Trade policy is a secondary headwind. Some contractors say tariffs have pushed up material prices and caused them to accelerate purchases or raise bids. A portion have even canceled or postponed work tied to unpredictable costs. But most executives interviewed for this story say the central problem is people: finding, training, and keeping the workers to pour concrete, set steel, and finish interiors on time.
What Contractors Are Doing Now
In the wake of stepped-up immigration raids, firms are shifting tactics to try to stabilize their workforce:
- Paying retention bonuses and offering higher starting wages to hold crews together
- Partnering with community colleges and high schools for fast-track training programs
- Cross-training workers to handle multiple tasks and reduce idle time
- Adjusting bid calendars and adding longer completion windows
- Increasing compliance checks on documents to reduce legal risk
- Building deeper subcontractor benches to spread demand
Even these steps have limits. Smaller builders, especially outside major metros, say they can’t match pay or benefits offered by larger firms. While cross-training helps, it doesn’t replace specialized skills that take years to learn. Commercial superintendents say they’re now spending more time recruiting than overseeing sites, which slows field decisions and safety checks.
Looking ahead, industry leaders expect shortages to continue into 2026 without action in Washington. They’re pushing for:
- A targeted visa tailored to construction
- Faster seasonal approvals
- Stable funding to expand apprenticeships
- Clearer guidance on enforcement so firms can plan staffing without sudden, disruptive losses
They argue policymakers should treat labor supply as infrastructure itself.
Human Impact and Local Examples
For families and workers, the choices are personal and immediate:
- A father in Huntsville might turn down overtime to care for kids because his crew is missing two carpenters and hours have stretched.

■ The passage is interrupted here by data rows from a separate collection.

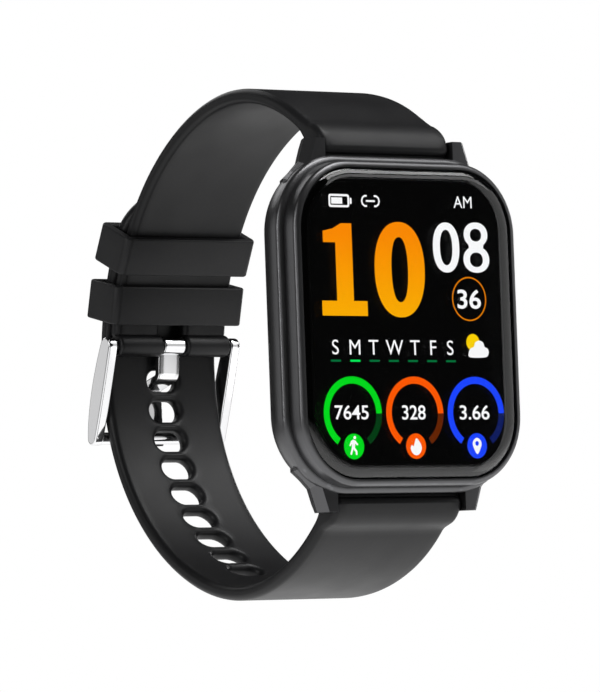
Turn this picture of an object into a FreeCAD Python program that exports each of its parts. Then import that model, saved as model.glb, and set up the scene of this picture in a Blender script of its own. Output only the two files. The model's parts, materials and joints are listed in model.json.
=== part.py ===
import FreeCAD, Part
import math
import os
import Sketcher
from FreeCAD import Placement, Rotation, Vector

# A smartwatch on a closed strap, in millimetres.
# X points to the wearer's right across the display, Z points up it, and Y goes into the wrist.
# The origin is the middle of the sensor window's outer face. A "level" is a height above that
# face towards the display, so a level of 3 is the plane Y = -3.

os.makedirs("parts", exist_ok=True)
doc = FreeCAD.newDocument("Smartwatch")

# Driving dimensions.
DIMENSIONS = {
    # case outline and levels
    "case_width": 39.7,
    "case_height": 45.1,
    "case_corner": 10.4,
    "case_back_level": 1.0,
    "case_front_level": 8.7,
    "case_belly_radius": 7.0,
    "case_shoulder_radius": 0.75,
    "cavity_wall": 3.25,
    "cavity_floor_level": 3.2,
    "back_opening_inset": 7.6,
    "back_opening_corner": 3.4,
    # lugs and spring bars
    "lug_gap": 22.0,
    "lug_reach": 2.35,
    "lug_tip_thickness": 2.65,
    "lug_waist_thickness": 3.75,
    "lug_root_thickness": 6.4,
    "lug_length": 3.2,
    "lug_flare": 2.3,
    "lug_front_level": 8.1,
    "lug_wide_level": 6.9,
    "lug_back_level": 3.4,
    "lug_back_taper": 2.2,
    "lug_chamfer": 1.1,
    "lug_tip_round": 1.3,
    "bar_level": 5.3,
    "bar_reach": 0.65,
    "bar_radius": 0.7,
    "bar_end_gap": 0.5,
    "bar_tip_radius": 0.4,
    "bar_tip_reach": 0.95,
    "bar_tip_length": 2.3,
    "running_clearance": 0.05,
    # bezel, glass and display
    "bezel_width": 37.9,
    "bezel_height": 43.35,
    "bezel_corner": 9.5,
    "bezel_front_level": 11.2,
    "bezel_round": 0.7,
    "bezel_spigot_depth": 0.8,
    "bezel_spigot_wall": 0.8,
    "glass_width": 35.95,
    "glass_height": 41.41,
    "glass_corner": 8.4,
    "glass_front_level": 11.5,
    "glass_thickness": 1.2,
    "glass_round": 0.8,
    "glass_seam": 0.1,
    "glass_ledge": 1.5,
    "seal_thickness": 0.15,
    "panel_thickness": 1.0,
    "adhesive_thickness": 0.15,
    "fit_clearance": 0.1,
    # inside of the case
    "inner_wall": 1.2,
    "inner_gap": 0.3,
    "board_level": 6.9,
    "board_thickness": 0.6,
    "board_screw_x": 12.9,
    "board_screw_z": 15.6,
    "boss_radius": 1.4,
    "screw_radius": 0.5,
    "screw_head_radius": 0.95,
    "screw_head_height": 0.4,
    "screw_length": 2.4,
    "battery_width": 21.0,
    "battery_height": 26.0,
    "battery_thickness": 3.0,
    "motor_radius": 4.0,
    "motor_height": 2.7,
    "motor_wall": 0.3,
    "motor_x": 11.0,
    "motor_z": -9.5,
    # back cover and sensor
    "cover_level": 0.5,
    "cover_top_level": 2.6,
    "window_radius": 8.6,
    "window_thickness": 1.1,
    "window_ledge": 1.1,
    "sensor_board_thickness": 0.6,
    "contact_radius": 0.9,
    "contact_pitch": 2.9,
    "contact_z": -12.1,
    "magnet_radius": 1.5,
    "magnet_pitch": 12.4,
    # side button
    "button_level": 4.6,
    "button_z": 5.0,
    "button_length": 8.4,
    "button_width": 2.6,
    "button_inset": 0.1,
    "button_thickness": 1.5,
    "button_travel": 0.3,
    "stem_radius": 0.6,
    # strap, as arcs in the YZ plane
    "strap_thickness": 2.0,
    "strap_root_clearance": 0.1,
    "strap_root_inset": 0.3,
    "strap_case_gap": 0.15,
    "strap_end_width": 19.2,
    "taper_start_y": -2.0,
    "taper_end_y": 24.0,
    "knuckle_radius": 1.7,
    "wrist_centre_y": 3.9,
    "wrist_centre_z": -2.95,
    "wrist_radius": 37.9,
    "overlap_gap": 0.2,
    "tail_angle": 38.5,
    "tail_round": 8.0,
    "hole_length": 5.0,
    "hole_width": 3.0,
    "hole_pitch": 4.4,
    "hole_angle": -1.9,
    # keepers
    "keeper_wall": 1.25,
    "keeper_side_wall": 1.5,
    "keeper_length": 5.4,
    "keeper_gap": 0.2,
    "keeper_edge": 0.3,
    "keeper_upper_angle": 24.9,
    "keeper_lower_angle": 13.9,
    # buckle
    "pin_angle": 5.2,
    "pin_radius_from_centre": 38.2,
    "roll_radius": 1.55,
    "notch_width": 4.2,
    "arm_thickness": 1.6,
    "arm_gap": 0.3,
    "arm_eye_radius": 1.1,
    "arm_middle_radius": 1.4,
    "arm_foot_radius": 0.95,
    "cross_bar_radius": 0.8,
    "tongue_width": 3.6,
    "tongue_thickness": 1.0,
    "tongue_inner_gap": 0.46,
    "tongue_outer_gap": 0.85,
}

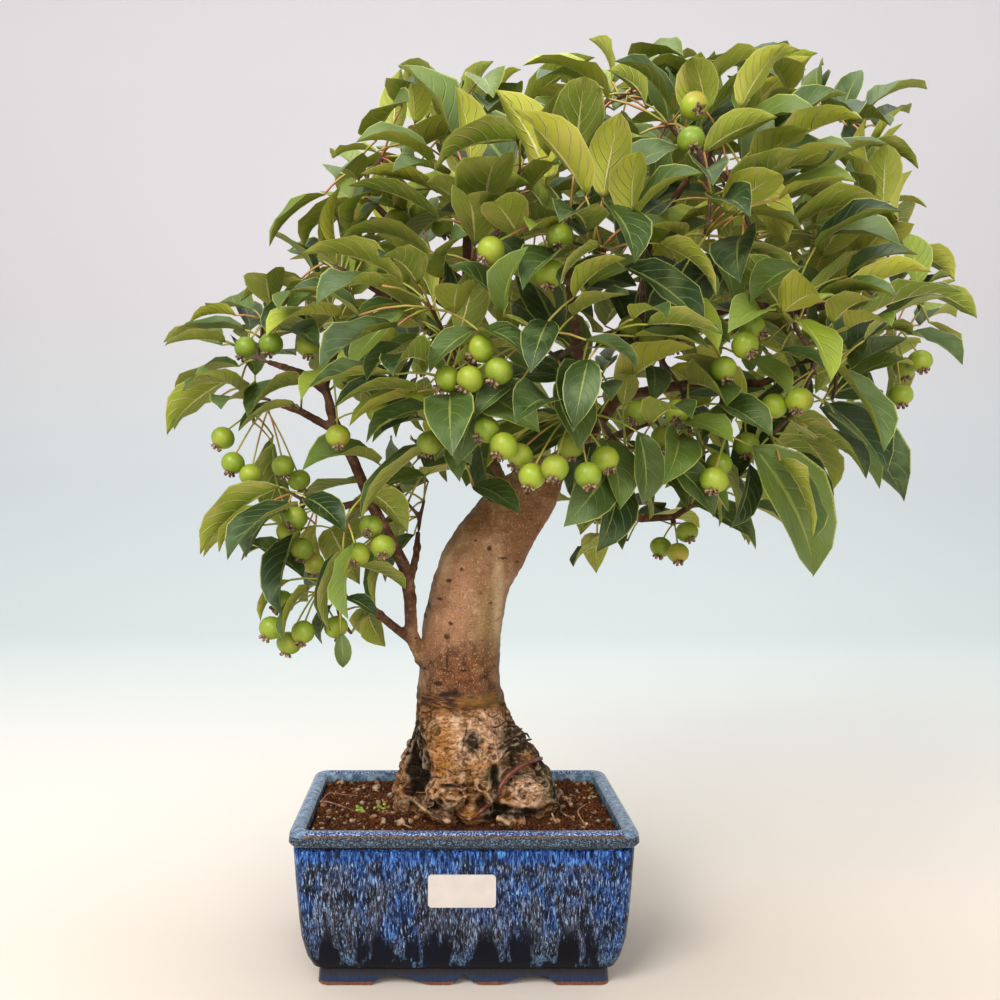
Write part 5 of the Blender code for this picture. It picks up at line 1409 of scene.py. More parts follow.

- A young graduate in Montgomery may enter a paid apprenticeship, only to find her site short on journeymen who can mentor.
- An immigrant mason in Birmingham may switch jobs or leave the state after a coworker is detained, taking years of skill with him.
Each decision adds up, affecting schedules, budgets, and the roofs over people’s heads.
Conclusion
Alabama’s construction workforce has long included immigrants—documented and undocumented—working alongside local tradespeople. The recent squeeze has exposed how important those workers are to meeting the state’s building goals.
Contractors say they stand ready to hire and train, but they need reliable legal paths and steady funding to do so at scale. Without that, the backlog grows, and the cost of delay lands on businesses, public agencies, and households across the state.
This Article in a Nutshell
Alabama’s construction boom is colliding with a shrinking labor pool in 2025, a problem worsened by increased immigration enforcement. By August 2025, 90% of contractors reported hiring difficulties and 83% maintained open craft or salaried positions; 46% reported direct or indirect impacts from enforcement in six months. ICE actions and workplace checks prompted crew losses, absenteeism and heightened fear among undocumented workers, exacerbating an existing skills gap—48% of firms say applicants lack required licenses or hands-on skills. Only 12% of firms use temporary work visas like H-2B, citing paperwork, costs and caps. Consequences include delayed highways, hospital expansions and other projects, rising costs, overtime and canceled bids. Contractors are responding with higher wages, retention bonuses, cross-training and partnerships with community colleges, but leaders stress the need for a construction-specific visa, faster approvals and more funding for apprenticeships. Without federal action to open legal pathways and strengthen training, shortages are expected to continue into 2026, threatening economic growth and delaying infrastructure across the state.